▶ _WHAT NEEDS TO BE DONE_
Would you copy out the whole listing exactly as given?

▶ _DATASET CONTENT_

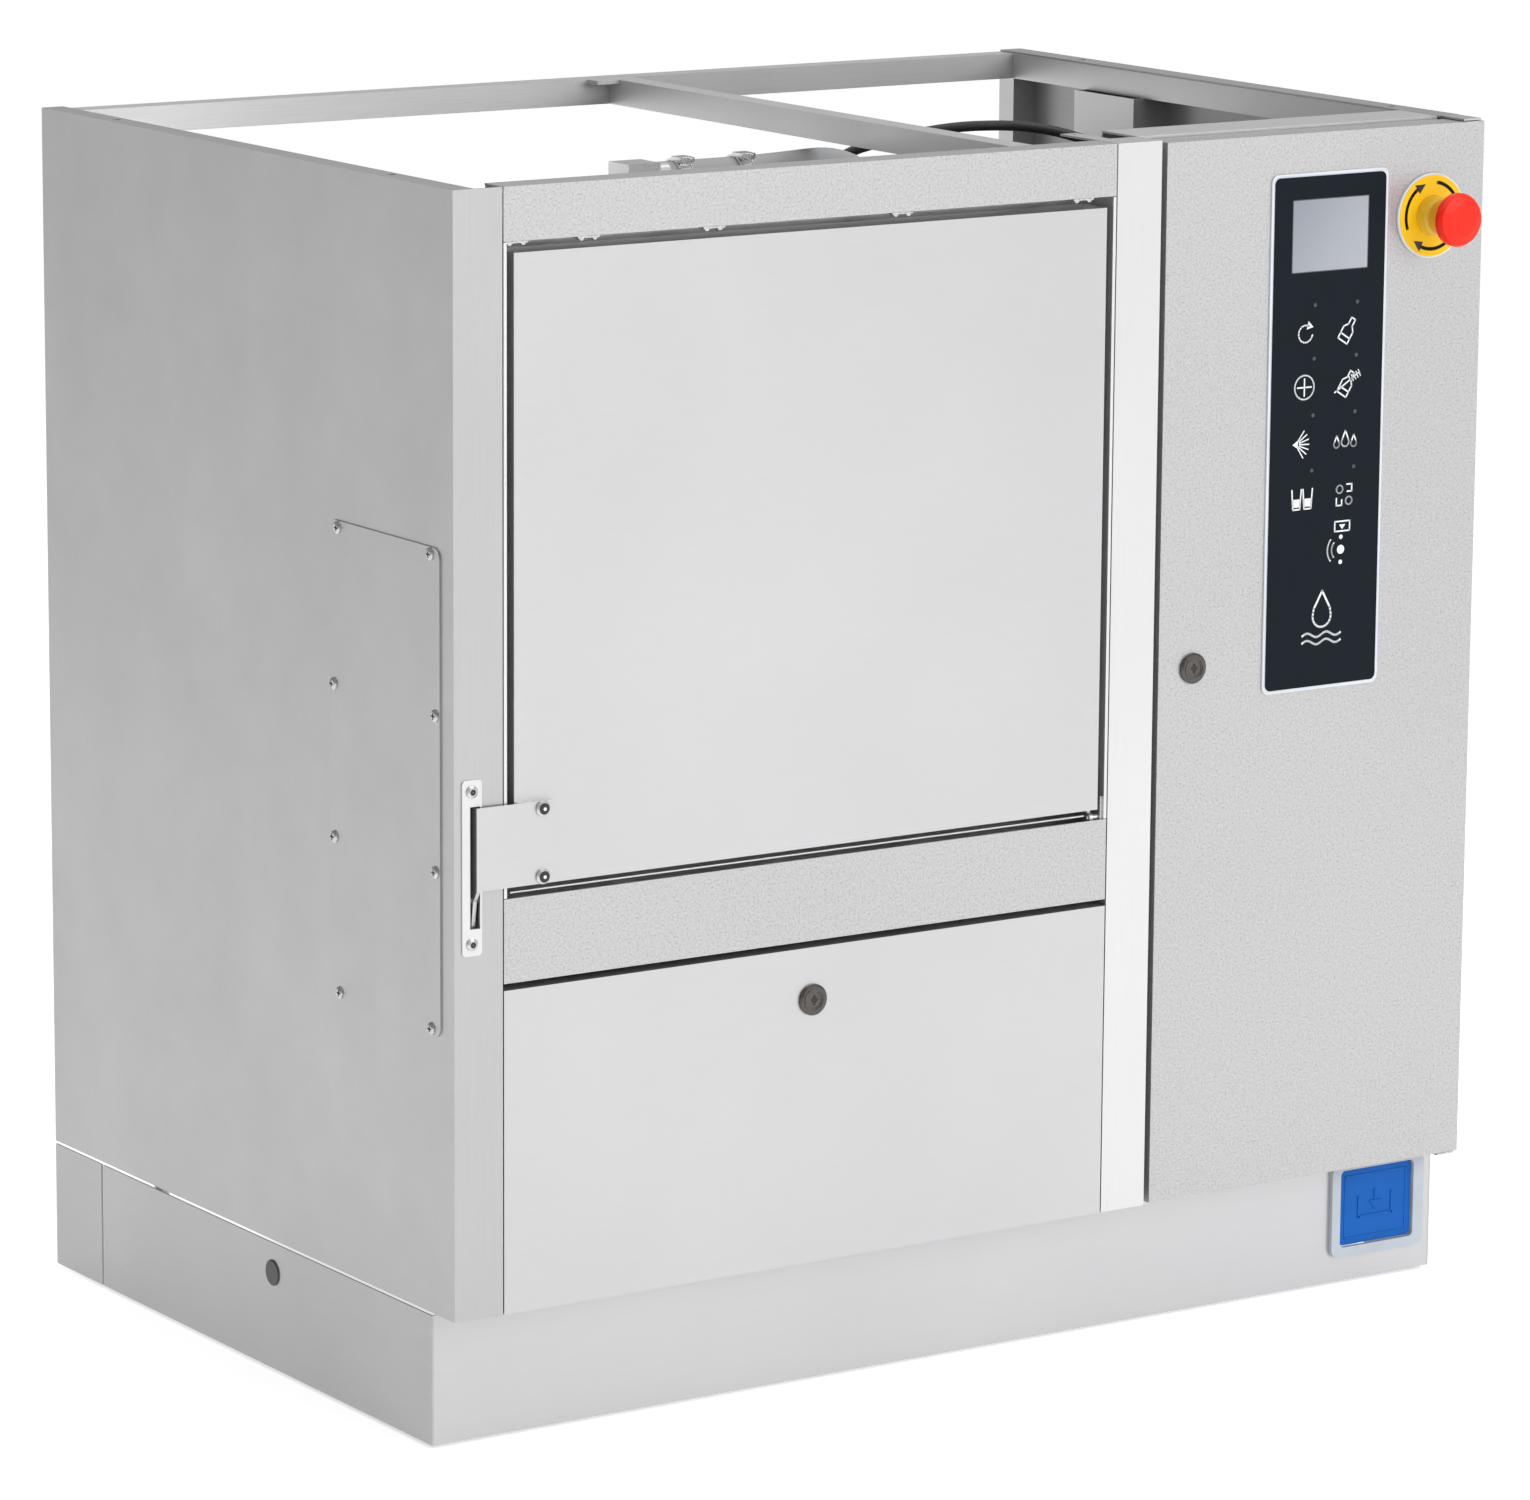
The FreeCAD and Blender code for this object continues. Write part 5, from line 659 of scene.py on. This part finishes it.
def make_brow_clips():
    """Spring clips under the top fascia that show in the slit above the wash door."""
    low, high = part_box("top_fascia")
    clips = bmesh.new()
    for across in CLIP_PLACES:
        x = low.x + across * MM
        for shift in (-5.5, 5.5):
            front_prism(clips, circle_points(x + shift * MM, low.z - 1.2 * MM, 2.2 * MM, 16),
                        low.y + 1.5 * MM, low.y + 7 * MM)
        front_prism(clips, [(x - 9 * MM, low.z - 0.2 * MM), (x + 9 * MM, low.z - 0.2 * MM),
                            (x + 9 * MM, low.z - 1.6 * MM),
                            (x - 9 * MM, low.z - 1.6 * MM)], low.y + 0.8 * MM, low.y + 9 * MM)
    soften(finish_mesh("brow_clips", clips, MATERIALS["fixings"], "cabinet"), 0.3)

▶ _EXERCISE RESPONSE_
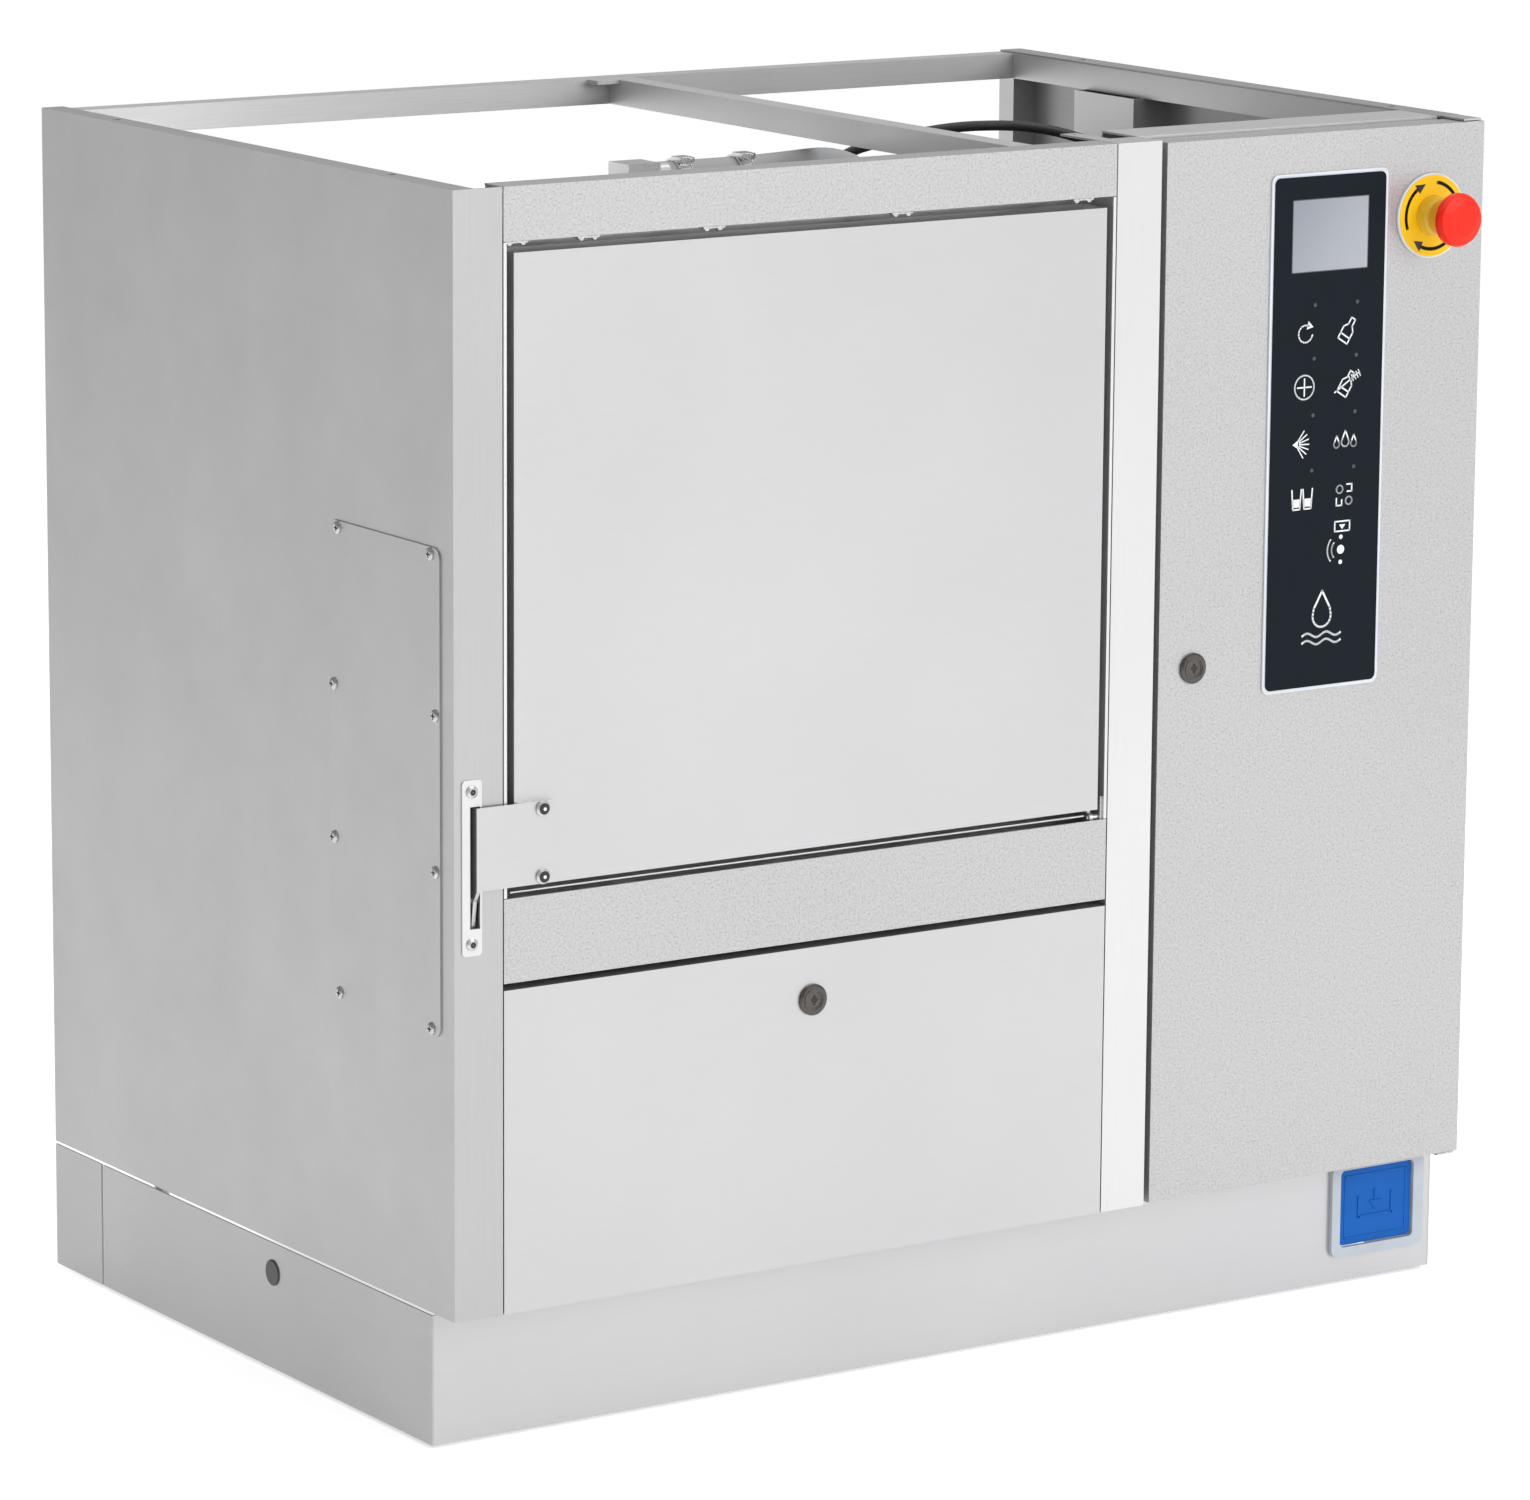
The FreeCAD and Blender code for this object continues. Write part 5, from line 659 of scene.py on. This part finishes it.
def make_brow_clips():
    """Spring clips under the top fascia that show in the slit above the wash door."""
    low, high = part_box("top_fascia")
    clips = bmesh.new()
    for across in CLIP_PLACES:
        x = low.x + across * MM
        for shift in (-5.5, 5.5):
            front_prism(clips, circle_points(x + shift * MM, low.z - 1.2 * MM, 2.2 * MM, 16),
                        low.y + 1.5 * MM, low.y + 7 * MM)
        front_prism(clips, [(x - 9 * MM, low.z - 0.2 * MM), (x + 9 * MM, low.z - 0.2 * MM),
                            (x + 9 * MM, low.z - 1.6 * MM),
                            (x - 9 * MM, low.z - 1.6 * MM)], low.y + 0.8 * MM, low.y + 9 * MM)
    soften(finish_mesh("brow_clips", clips, MATERIALS["fixings"], "cabinet"), 0.3)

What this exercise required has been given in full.